Apesar da formação em conjunto, os integrantes do Comédia Urbana apresentam-se individualmente; a organização dos comediantes em patotas serve mais para fins de divulgação e networking. “O stand up é um humor de cara limpa, sem caracterização, sem cenário nem trilha; é o comediante se abrindo para o público em uma conversa, então é um formato mais difícil de fazer as pessoas rirem”, comenta o ator e produtor Eduardo “Dudu” Weber, 31 anos, um dos membros da trupe. A carreira de Dudu como comediante teve início no Bar da Mata há um ano a convite de Donato Oliveira, corretor de imóveis de 31 anos que trabalha com teatro desde 2001. Para ele, além de ser uma oportunidade de explorar a comédia, o gênero é bastante acessível em termos de custos de produção. “Stand up não exige nada além de um microfone. Tu podes apresentar teu trabalho sem depender de nada nem de ninguém. É muito prático, ‘adaptável’ a qualquer espaço”, diz Oliveira.


Desbravando bares nunca dantes animados 

Tendo se iniciado no stand up em 2011, Oliveira conta que, de todos os grandes nomes da comédia local com os quais entrou em contato, está aguardando retorno até hoje. Nem recebeu nenhum “sim”, nenhum “não”, nem indicações a terceiros. “Somos absurdamente conservadores aqui no sul. Porto Alegre é, sem dúvida, a capital mais ‘fechada’ do país [em termos de oportunidade]. Ninguém dá espaço para ninguém. Te veem como concorrente e não como parceiro”, critica. A saída foi cavar um espaço próprio: junto com Nando Viana, tido hoje como um dos pioneiros da comédia stand up no estado, ele conseguiu ocupar as noites de segunda-feira do Zelig Bar, na Cidade Baixa, com o show “Eu ‘tava vindo pra cá”, que valeu para encorajar a dupla a levar a ideia adiante.
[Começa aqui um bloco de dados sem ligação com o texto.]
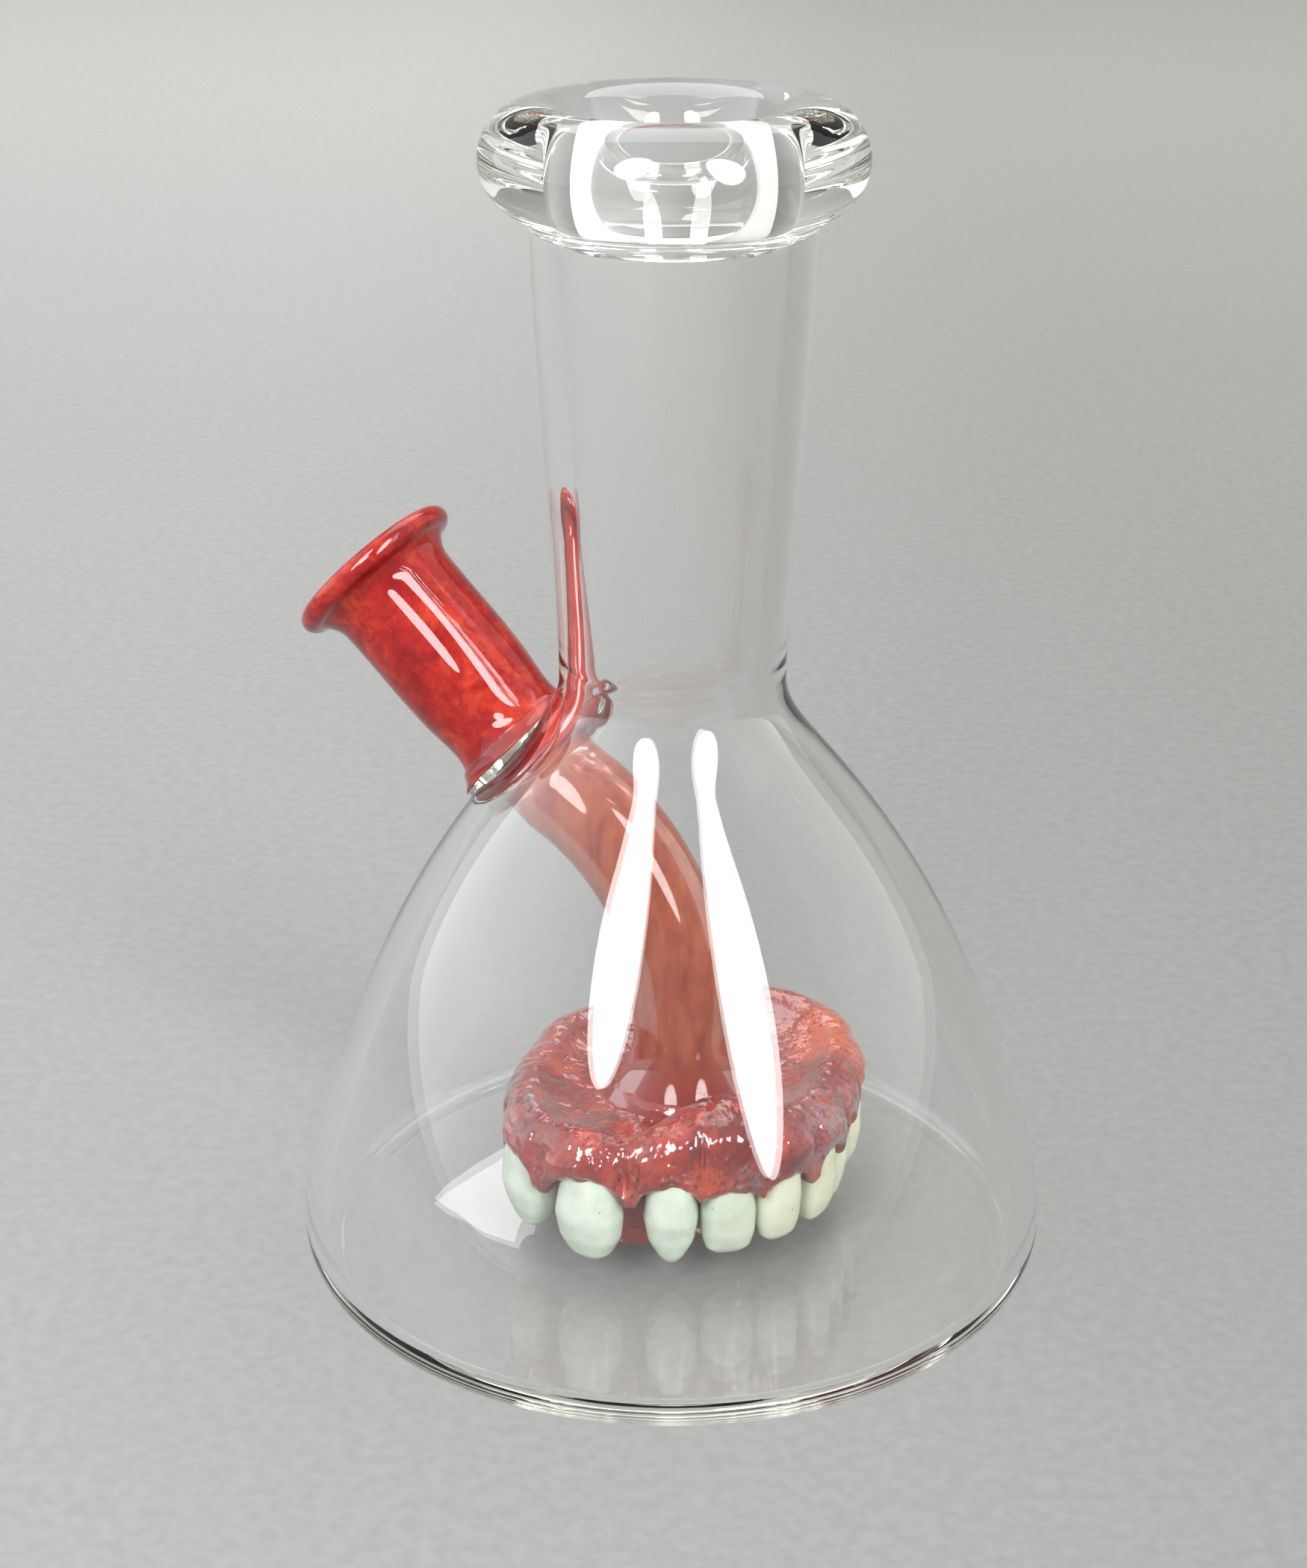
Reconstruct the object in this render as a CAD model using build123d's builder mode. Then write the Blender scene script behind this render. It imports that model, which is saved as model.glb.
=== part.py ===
"""Flask-shaped glass water pipe with a side joint and a gum-and-teeth diffuser.

Millimetres and degrees. +Z is up, the origin is the centre of the base on the surface that
it stands on, and the side joint leans out towards -X.
"""

import os
from math import cos, radians, sin, sqrt, tan

from build123d import *

os.makedirs("parts", exist_ok=True)

# ---- vessel: one blown wall of constant thickness ----
HEIGHT = 175.0
WALL = 4.0
WALL_STEPS = 12
BASE_RADIUS = 57.0
HEEL_HEIGHT = 6.0
FOOT_RADIUS = 51.0
FLOOR_THICKNESS = 4.0
FLOOR_RADIUS = FOOT_RADIUS + sqrt(HEEL_HEIGHT**2 - (HEEL_HEIGHT - FLOOR_THICKNESS) ** 2)
BELL_POINTS = [(52.7, 26.0), (43.2, 50.0), (30.1, 72.0), (22.2, 82.0)]
WAIST_Z = 93.0
WAIST_RADIUS = 16.5
NECK_POINTS = [(17.5, 112.0), (18.7, 134.0)]
NECK_TOP_Z = 157.0
NECK_TOP_RADIUS = 19.8

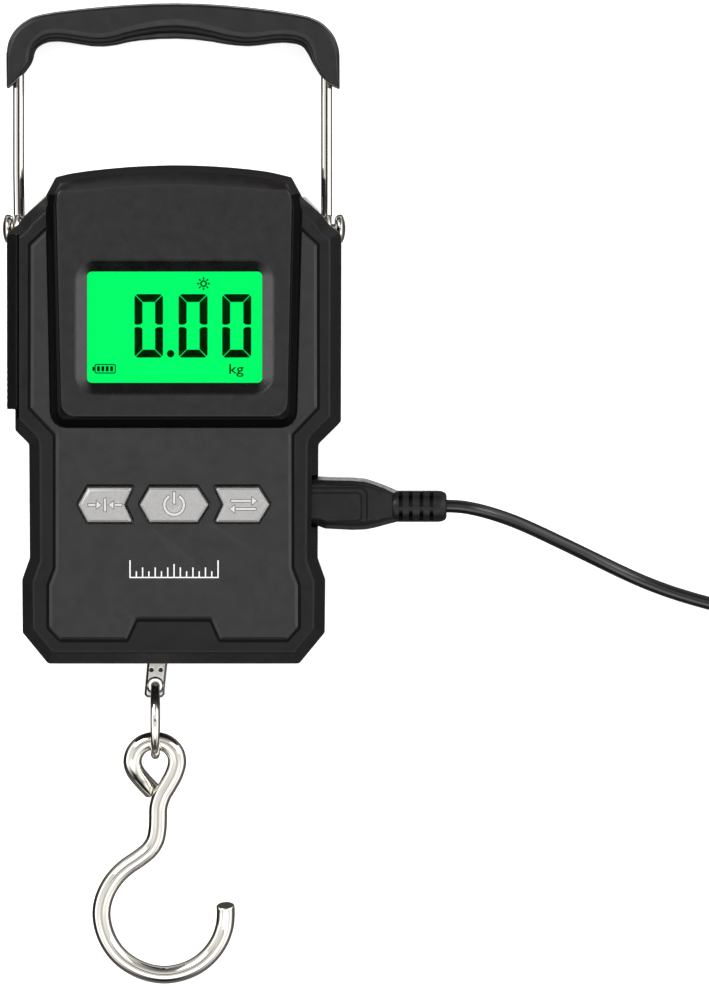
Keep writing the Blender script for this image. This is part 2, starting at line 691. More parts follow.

Nos moldes do que aconteceu com Rafinha Bastos, Nando Viana seguiu para São Paulo e Brasília e já passou por programas da MTV, pelo CQC e pelo Humor na Caneca, do Programa do Jô. Oliveira permaneceu em Porto Alegre e formou o Comédia de Galpão junto com Rafael Campos e Juan Araújo, que também é mágico. Foi ele quem sugeriu a Bottega a criação das sessões open mic, após ter participado da temporada 2012 do bar, para promover a abertura de espaços para iniciantes no ramo. Para o comediante, o maior entrave na popularização do stand up na cidade é a falsa ilusão de muitos proprietários de que as apresentações irão alavancar o lucro com consumação do bar da noite para o dia. “Eles não querem realizar um trabalho de divulgação deste gênero de comédia, não querem apostar. Eles querem que o show esteja lotado desde o primeiro dia. Querem bar lotado. Comandas cheias. E se não lotar, a temporada é cancelada”, lamenta.

Por enquanto, o tempo que levará ao aumento do interesse dos porto-alegrenses pelas performances depende da familiarização do público com outro estilo humorístico. “O povo gaúcho gosta muito de humor com personagem. O que bomba é o Guri de Uruguaiana [de Jair Kobe] e o Jorge da Borracharia [de Cris Pereira]”, observa Dudu Weber, que tem planos de conciliar o stand up com shows de personagem em parceria com outros comediantes. Tanto ele quanto Bottega citam o tradicionalismo como outro vício. “O stand up tem uma origem americana muito rica, que preza a originalidade e a autoria. Ninguém copia ninguém, não pode ter anedotas”, destaca o gerente do Bar da Mata. Para o futuro, outra reforma já está sendo considerada para acomodar melhor a plateia crescente.